• YOUR OBJECTIVE
Your task is to print the material below exactly as presented.

--- Start INFORMATION PROVIDED ---

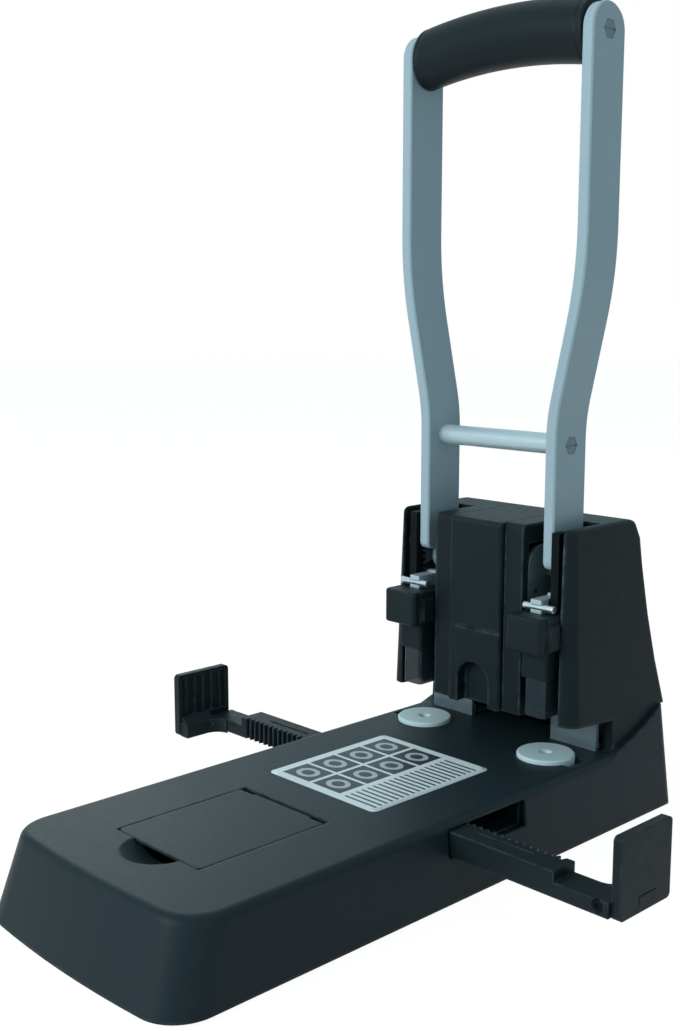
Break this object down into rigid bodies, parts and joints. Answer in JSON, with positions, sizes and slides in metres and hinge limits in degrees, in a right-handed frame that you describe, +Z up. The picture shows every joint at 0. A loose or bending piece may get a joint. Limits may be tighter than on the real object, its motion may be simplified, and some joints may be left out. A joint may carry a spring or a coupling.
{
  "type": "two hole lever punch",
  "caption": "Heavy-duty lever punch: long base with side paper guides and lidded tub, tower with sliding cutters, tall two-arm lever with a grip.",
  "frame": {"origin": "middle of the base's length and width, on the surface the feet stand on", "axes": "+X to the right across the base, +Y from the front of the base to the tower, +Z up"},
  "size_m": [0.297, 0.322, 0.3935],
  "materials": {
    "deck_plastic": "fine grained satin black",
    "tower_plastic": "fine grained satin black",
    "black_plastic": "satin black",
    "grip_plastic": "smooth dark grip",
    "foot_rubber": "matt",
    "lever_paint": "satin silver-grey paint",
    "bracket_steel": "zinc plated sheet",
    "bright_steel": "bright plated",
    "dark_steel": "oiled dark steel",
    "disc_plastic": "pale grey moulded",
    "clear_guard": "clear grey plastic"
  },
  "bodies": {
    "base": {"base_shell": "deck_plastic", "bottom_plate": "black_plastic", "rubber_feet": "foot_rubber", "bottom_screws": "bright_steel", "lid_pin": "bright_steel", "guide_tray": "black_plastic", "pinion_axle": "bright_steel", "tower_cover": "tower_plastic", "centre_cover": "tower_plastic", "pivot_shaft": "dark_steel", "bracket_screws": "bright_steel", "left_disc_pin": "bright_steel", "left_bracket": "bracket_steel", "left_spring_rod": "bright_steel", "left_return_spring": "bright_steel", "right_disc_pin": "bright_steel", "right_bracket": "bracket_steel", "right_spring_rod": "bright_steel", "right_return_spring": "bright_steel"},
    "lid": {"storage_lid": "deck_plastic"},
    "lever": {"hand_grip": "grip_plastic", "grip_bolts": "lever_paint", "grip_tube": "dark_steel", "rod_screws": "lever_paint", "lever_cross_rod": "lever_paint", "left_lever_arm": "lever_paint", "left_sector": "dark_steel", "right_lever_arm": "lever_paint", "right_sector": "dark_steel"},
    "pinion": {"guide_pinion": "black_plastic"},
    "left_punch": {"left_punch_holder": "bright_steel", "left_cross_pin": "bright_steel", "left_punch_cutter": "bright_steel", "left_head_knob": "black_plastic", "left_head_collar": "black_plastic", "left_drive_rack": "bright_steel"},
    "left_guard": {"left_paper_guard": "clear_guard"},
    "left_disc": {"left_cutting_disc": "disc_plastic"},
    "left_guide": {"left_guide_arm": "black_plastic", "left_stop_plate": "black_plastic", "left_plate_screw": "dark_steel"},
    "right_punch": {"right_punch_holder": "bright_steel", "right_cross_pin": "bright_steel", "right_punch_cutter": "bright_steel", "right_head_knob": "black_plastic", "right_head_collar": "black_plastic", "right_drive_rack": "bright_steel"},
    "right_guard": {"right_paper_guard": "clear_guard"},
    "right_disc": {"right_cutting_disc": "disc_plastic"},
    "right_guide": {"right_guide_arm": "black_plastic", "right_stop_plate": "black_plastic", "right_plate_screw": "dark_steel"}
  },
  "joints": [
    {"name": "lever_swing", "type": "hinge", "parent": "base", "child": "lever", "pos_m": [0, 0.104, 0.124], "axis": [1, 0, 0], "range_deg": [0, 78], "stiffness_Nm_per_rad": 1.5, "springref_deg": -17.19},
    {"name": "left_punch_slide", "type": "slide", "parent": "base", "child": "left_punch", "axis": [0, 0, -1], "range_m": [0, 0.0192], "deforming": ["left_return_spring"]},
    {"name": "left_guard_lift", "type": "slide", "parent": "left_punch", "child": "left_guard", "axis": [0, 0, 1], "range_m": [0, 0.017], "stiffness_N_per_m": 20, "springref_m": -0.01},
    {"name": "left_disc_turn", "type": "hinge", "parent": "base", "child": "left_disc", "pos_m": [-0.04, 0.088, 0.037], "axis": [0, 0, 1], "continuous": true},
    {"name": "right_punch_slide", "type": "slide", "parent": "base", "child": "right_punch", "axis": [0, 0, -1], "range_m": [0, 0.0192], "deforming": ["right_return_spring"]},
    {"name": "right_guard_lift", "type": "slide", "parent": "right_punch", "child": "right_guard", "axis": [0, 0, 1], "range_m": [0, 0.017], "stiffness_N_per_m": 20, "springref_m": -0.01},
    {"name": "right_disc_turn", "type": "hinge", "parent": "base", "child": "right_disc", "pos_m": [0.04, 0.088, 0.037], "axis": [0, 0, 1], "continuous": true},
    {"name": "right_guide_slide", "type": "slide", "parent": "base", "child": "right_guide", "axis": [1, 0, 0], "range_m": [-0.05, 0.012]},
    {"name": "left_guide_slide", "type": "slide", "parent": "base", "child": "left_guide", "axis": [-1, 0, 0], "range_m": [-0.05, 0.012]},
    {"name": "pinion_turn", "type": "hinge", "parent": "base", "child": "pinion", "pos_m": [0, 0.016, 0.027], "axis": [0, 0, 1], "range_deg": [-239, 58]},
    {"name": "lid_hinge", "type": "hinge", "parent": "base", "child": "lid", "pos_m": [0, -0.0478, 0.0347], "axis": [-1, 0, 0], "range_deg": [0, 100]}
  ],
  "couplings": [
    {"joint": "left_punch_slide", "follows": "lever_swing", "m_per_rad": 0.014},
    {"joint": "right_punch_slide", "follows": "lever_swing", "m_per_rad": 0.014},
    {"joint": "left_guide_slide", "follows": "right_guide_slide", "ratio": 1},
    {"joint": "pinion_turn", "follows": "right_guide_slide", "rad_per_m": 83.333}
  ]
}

--- End INFORMATION PROVIDED ---

• ANSWER BELOW
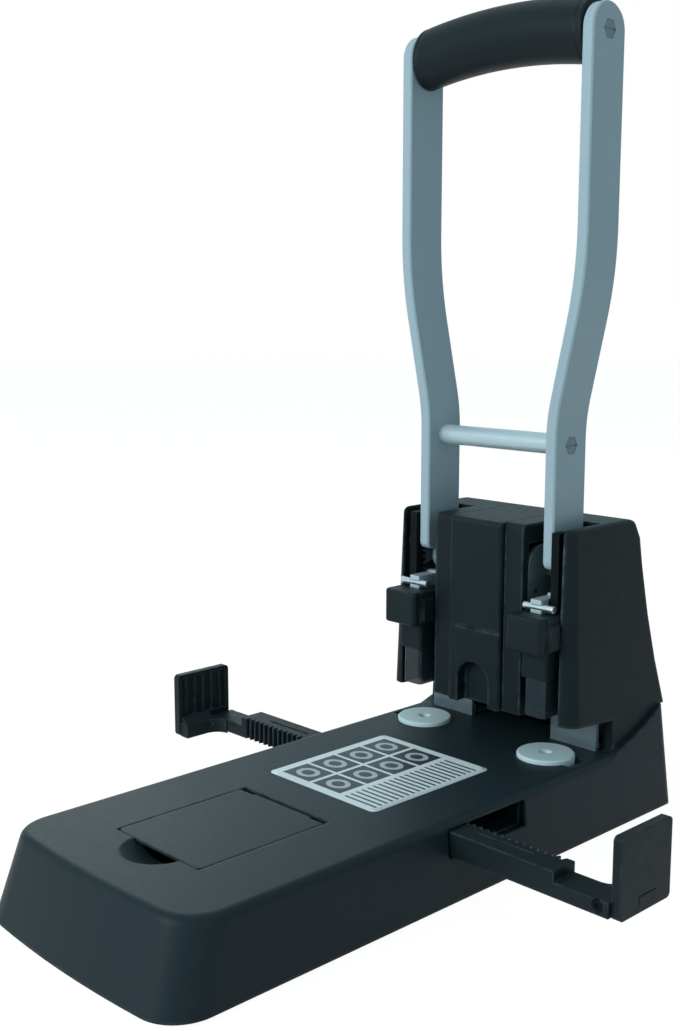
Break this object down into rigid bodies, parts and joints. Answer in JSON, with positions, sizes and slides in metres and hinge limits in degrees, in a right-handed frame that you describe, +Z up. The picture shows every joint at 0. A loose or bending piece may get a joint. Limits may be tighter than on the real object, its motion may be simplified, and some joints may be left out. A joint may carry a spring or a coupling.
{
  "type": "two hole lever punch",
  "caption": "Heavy-duty lever punch: long base with side paper guides and lidded tub, tower with sliding cutters, tall two-arm lever with a grip.",
  "frame": {"origin": "middle of the base's length and width, on the surface the feet stand on", "axes": "+X to the right across the base, +Y from the front of the base to the tower, +Z up"},
  "size_m": [0.297, 0.322, 0.3935],
  "materials": {
    "deck_plastic": "fine grained satin black",
    "tower_plastic": "fine grained satin black",
    "black_plastic": "satin black",
    "grip_plastic": "smooth dark grip",
    "foot_rubber": "matt",
    "lever_paint": "satin silver-grey paint",
    "bracket_steel": "zinc plated sheet",
    "bright_steel": "bright plated",
    "dark_steel": "oiled dark steel",
    "disc_plastic": "pale grey moulded",
    "clear_guard": "clear grey plastic"
  },
  "bodies": {
    "base": {"base_shell": "deck_plastic", "bottom_plate": "black_plastic", "rubber_feet": "foot_rubber", "bottom_screws": "bright_steel", "lid_pin": "bright_steel", "guide_tray": "black_plastic", "pinion_axle": "bright_steel", "tower_cover": "tower_plastic", "centre_cover": "tower_plastic", "pivot_shaft": "dark_steel", "bracket_screws": "bright_steel", "left_disc_pin": "bright_steel", "left_bracket": "bracket_steel", "left_spring_rod": "bright_steel", "left_return_spring": "bright_steel", "right_disc_pin": "bright_steel", "right_bracket": "bracket_steel", "right_spring_rod": "bright_steel", "right_return_spring": "bright_steel"},
    "lid": {"storage_lid": "deck_plastic"},
    "lever": {"hand_grip": "grip_plastic", "grip_bolts": "lever_paint", "grip_tube": "dark_steel", "rod_screws": "lever_paint", "lever_cross_rod": "lever_paint", "left_lever_arm": "lever_paint", "left_sector": "dark_steel", "right_lever_arm": "lever_paint", "right_sector": "dark_steel"},
    "pinion": {"guide_pinion": "black_plastic"},
    "left_punch": {"left_punch_holder": "bright_steel", "left_cross_pin": "bright_steel", "left_punch_cutter": "bright_steel", "left_head_knob": "black_plastic", "left_head_collar": "black_plastic", "left_drive_rack": "bright_steel"},
    "left_guard": {"left_paper_guard": "clear_guard"},
    "left_disc": {"left_cutting_disc": "disc_plastic"},
    "left_guide": {"left_guide_arm": "black_plastic", "left_stop_plate": "black_plastic", "left_plate_screw": "dark_steel"},
    "right_punch": {"right_punch_holder": "bright_steel", "right_cross_pin": "bright_steel", "right_punch_cutter": "bright_steel", "right_head_knob": "black_plastic", "right_head_collar": "black_plastic", "right_drive_rack": "bright_steel"},
    "right_guard": {"right_paper_guard": "clear_guard"},
    "right_disc": {"right_cutting_disc": "disc_plastic"},
    "right_guide": {"right_guide_arm": "black_plastic", "right_stop_plate": "black_plastic", "right_plate_screw": "dark_steel"}
  },
  "joints": [
    {"name": "lever_swing", "type": "hinge", "parent": "base", "child": "lever", "pos_m": [0, 0.104, 0.124], "axis": [1, 0, 0], "range_deg": [0, 78], "stiffness_Nm_per_rad": 1.5, "springref_deg": -17.19},
    {"name": "left_punch_slide", "type": "slide", "parent": "base", "child": "left_punch", "axis": [0, 0, -1], "range_m": [0, 0.0192], "deforming": ["left_return_spring"]},
    {"name": "left_guard_lift", "type": "slide", "parent": "left_punch", "child": "left_guard", "axis": [0, 0, 1], "range_m": [0, 0.017], "stiffness_N_per_m": 20, "springref_m": -0.01},
    {"name": "left_disc_turn", "type": "hinge", "parent": "base", "child": "left_disc", "pos_m": [-0.04, 0.088, 0.037], "axis": [0, 0, 1], "continuous": true},
    {"name": "right_punch_slide", "type": "slide", "parent": "base", "child": "right_punch", "axis": [0, 0, -1], "range_m": [0, 0.0192], "deforming": ["right_return_spring"]},
    {"name": "right_guard_lift", "type": "slide", "parent": "right_punch", "child": "right_guard", "axis": [0, 0, 1], "range_m": [0, 0.017], "stiffness_N_per_m": 20, "springref_m": -0.01},
    {"name": "right_disc_turn", "type": "hinge", "parent": "base", "child": "right_disc", "pos_m": [0.04, 0.088, 0.037], "axis": [0, 0, 1], "continuous": true},
    {"name": "right_guide_slide", "type": "slide", "parent": "base", "child": "right_guide", "axis": [1, 0, 0], "range_m": [-0.05, 0.012]},
    {"name": "left_guide_slide", "type": "slide", "parent": "base", "child": "left_guide", "axis": [-1, 0, 0], "range_m": [-0.05, 0.012]},
    {"name": "pinion_turn", "type": "hinge", "parent": "base", "child": "pinion", "pos_m": [0, 0.016, 0.027], "axis": [0, 0, 1], "range_deg": [-239, 58]},
    {"name": "lid_hinge", "type": "hinge", "parent": "base", "child": "lid", "pos_m": [0, -0.0478, 0.0347], "axis": [-1, 0, 0], "range_deg": [0, 100]}
  ],
  "couplings": [
    {"joint": "left_punch_slide", "follows": "lever_swing", "m_per_rad": 0.014},
    {"joint": "right_punch_slide", "follows": "lever_swing", "m_per_rad": 0.014},
    {"joint": "left_guide_slide", "follows": "right_guide_slide", "ratio": 1},
    {"joint": "pinion_turn", "follows": "right_guide_slide", "rad_per_m": 83.333}
  ]
}